Transfer Case Encoder
The encoder is mounted to the transfer case motor/encoder assembly and is replaced as an assembly. The encoder converts the sector shaft position (representing a mode or range) into an electrical signal input to the transfer case shift control module. The module can detect what position the transfer case is in by monitoring the voltage returned on the encoder signal circuit. This voltage translates into AUTO, 2H, 4H. NEUTRAL. and 4L or in transition between gears.
Transfer Case Motor Lock
The transfer case motor lock is used to provide a 2H, 4H, and 4L lock-up feature. When the lock circuit is energized, the transfer case encoder motor is allowed to turn. When the transfer case is placed 2H, 4H, or 4L the motor lock circuit is de-energized and the lock is applied. This assures that the transfer case remains in the current gear position until a new gear position is requested. When AUTO is selected the motor lock remains applied until an adaptive mode (torque is applied to the front propshaft) is required. During an adaptive mode the motor lock circuit is energized and the motor lock is released, enabling the encoder motor to turn and apply or release torque at the front propshaft.

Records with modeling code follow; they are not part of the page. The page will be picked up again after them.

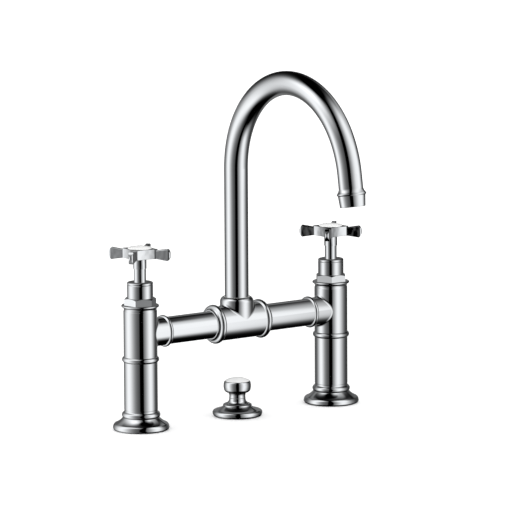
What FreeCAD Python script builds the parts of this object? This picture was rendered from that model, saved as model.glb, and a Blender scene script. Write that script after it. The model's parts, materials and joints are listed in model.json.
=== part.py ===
import FreeCAD, Part
import math
import os

# A bridge faucet for three deck holes: two pillars with quarter-turn cross handles, a bridge
# between them with a swivelling gooseneck spout, and a basin waste's pull knob below the spout.
# Millimetres and degrees. The origin is on the deck, midway between the pillars. +X points to
# the cold pillar, -Y to the user and +Z up.

# ---- Places of the main parts ----
PILLAR_SPACING = 203.2
BRIDGE_HEIGHT = 82.3
DECK_THICKNESS = 25.0
HOT_HANDLE_TURN = 38.0
COLD_HANDLE_TURN = 46.0
HOT_NUT_TURN = 38.8
COLD_NUT_TURN = -3.2

# ---- Clearances ----
SLIP = 0.05
SWING_GAP = 0.3
JOINT_LINE = 0.2

# ---- Foot flange ----
FOOT_R = 24.0
FOOT_BASE_R = 22.9
FOOT_RIM_WIDEST = 2.5
FOOT_RIM_HEIGHT = 5.2
FOOT_RIM_IN = 1.3
FOOT_HEIGHT = 10.6
GASKET_THICKNESS = 2.8
GASKET_IN = 14.0
GASKET_OUT = 20.6

# ---- Pillars ----
PILLAR_R = 14.4
FOOT_BEAD_SEAT = 1.1
FOOT_BEAD_RISE = 0.95
FOOT_BEAD_HEIGHT = 4.2
FOOT_BEAD_COVE = 2.6
BODY_BELOW_BRIDGE = 24.0
BODY_ABOVE_BRIDGE = 25.3
BODY_BEAD_RISE = 1.55
BODY_BEAD_HEIGHT = 4.6
LIP_R = 16.15
LIP_HEIGHT = 1.8
LIP_COVE = 3.6
PILLAR_SPIGOT_R = 12.0
PILLAR_SPIGOT_LENGTH = 7.5
PILLAR_WATERWAY_R = 6.2
CHAMFER = 0.6

# ---- Branches, bridge tubes and tee ----
BRANCH_R = 12.2
BRANCH_REACH = 26.0
BRANCH_BEAD_RISE = 1.5
BRANCH_BEAD_WIDTH = 3.6
BRANCH_FILLET = 2.5
TUBE_R = 11.8
TUBE_BORE_R = 7.8
TUBE_SPIGOT_R = 10.0
TUBE_SPIGOT_LENGTH = 9.0
TUBE_FLANGE_R = 13.0
TUBE_FLANGE_THICKNESS = 1.3
TEE_FACE = 25.0
TEE_R = 15.0
TEE_BODY_HALF = 21.4
TEE_THREAD_R = 13.6
TEE_FILLET = 3.0
NECK_R = 14.5
NECK_HEIGHT = 22.0
NECK_SHOULDER = 4.3
NECK_LIP = 0.8
COLLAR_R = 16.9
COLLAR_BEAD = 2.7
COLLAR_END = 29.0
COLLAR_END_R = 12.7

# ---- O-rings ----
SEAL_DEPTH = 1.3
SEAL_INSET = 3.4

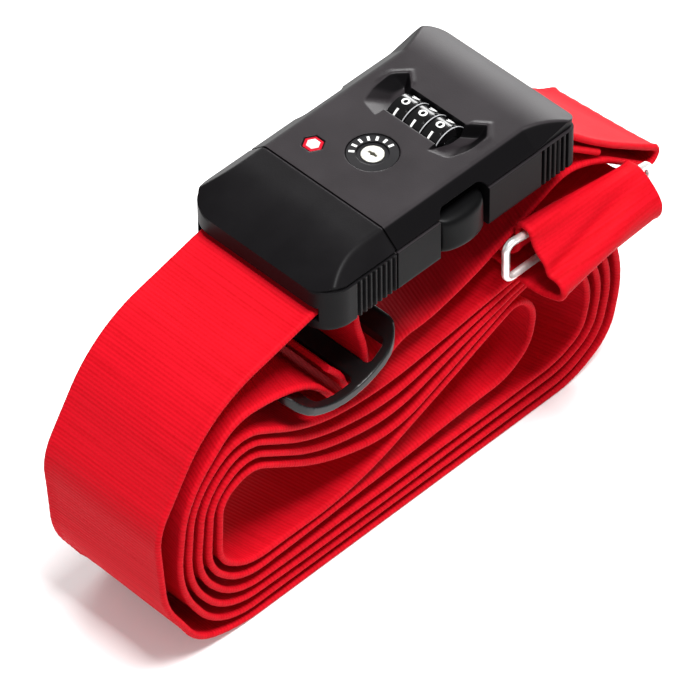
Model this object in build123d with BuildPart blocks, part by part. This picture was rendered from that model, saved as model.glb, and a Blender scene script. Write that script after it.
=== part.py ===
"""Luggage strap: lockable side-release buckle with its webbing rolled into a flat coil."""
from build123d import *
from math import atan2, degrees, hypot, radians, tan
import os

os.makedirs("parts", exist_ok=True)

# ---------------------------------------------------------------- driving dimensions (mm)
web_width = 50.0
web_thick = 1.6
buckle_top = 128.0  # height of the buckle's top face above the surface it stands over
buckle_width = 63.0
buckle_depth = 22.0
cap_length = 29.0
housing_length = 78.0
chamfer_across = 6.4
chamfer_down = 5.8
wall = 2.4
seam_gap = 0.15
running_gap = 0.05
play = 0.3

bottom = buckle_top - buckle_depth
half_width = buckle_width / 2
floor_top = bottom + 2.2
housing_split = 113.0
cap_split = 111.0
cavity_half = half_width - wall
cavity_top = buckle_top - 2.6

# profile of the top face, and the rounded corners seen from above
cap_end_top = buckle_top - 7
cap_curve_middle = (-20, buckle_top - 1.9)
cap_curve_start = -7
housing_curve_start = 61
housing_curve_middle = (71, buckle_top - 1)
housing_end_top = buckle_top - 3.6
cap_corner_radius = 8
housing_corner_radius = 6
cavity_chamfer = 4.4

groove_pitch = 2.1
groove_width = 0.9
groove_depth = 1.6
groove_height = 13.6
groove_middle = 114

screw_radius = 1.1
screw_head_radius = 2.4
screw_head_height = 1.5
screw_slot_length = 2.6
screw_slot_width = 0.5
screw_slot_depth = 1.2
boss_radius = 3.0
pilot_radius = 1.2
pilot_depth = 8

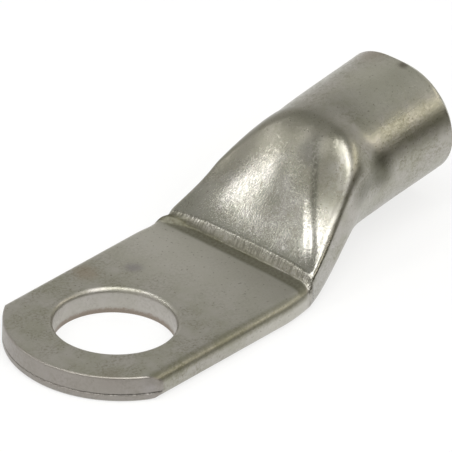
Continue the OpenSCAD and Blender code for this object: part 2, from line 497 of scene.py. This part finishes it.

Transfer Case Speed Sensors
There are three speed sensors on the automatic transfer case (ATC), two on the rear output shaft and one on the front output shaft. Each speed sensor is a permanent magnet (PM) generator. The PM generator produces a pulsing AC voltage. The AC voltage level and number of pulses increases as speed increases.
Vehicle Speed Sensor
One of the two on the rear output shaft is the vehicle speed sensor (V SS) input to the powertrain control module (PCM). The PCM sends this information to the transfer case shift control module via the Class 2 Serial Data bus.
Rear Propshaft Speed Sensor
The transfer case shift control module converts the pulsating AC voltage from the rear transfer case speed sensor to a rear propshaft speed in RPM to be used for calculations. The rear propshaft speed can be displayed with a scan tool.
Front Propshaft Speed Sensor
The transfer case shift control module converts the pulsating AC voltage from the font transfer case speed sensor to front propshaft speed in RPM to be used for calculations, and to monitor the difference between the front and rear sensor speed. It is also used in the AUTO (Adapt) mode of operation to determine the amount of slip and the percent of torque to apply to the front axle. The front propshaft speed can be displayed with a scan tool.
Service 4WD Indicator Lamp
The SERVICE 4WD indicator is an integral part of the cluster and cannot be serviced separately. This lamp is used to inform the driver of the vehicle of a transfer case system malfunction. The SERVICE 4WD indicator is controlled by the TCCM via Class 2. The SERVICE 4WD lamp will only illuminate if the TCCM can electronically verify there is a malfunction. This means that a mechanical failure of the front disconnect would not be identified by a SERVICE 4WD indicator.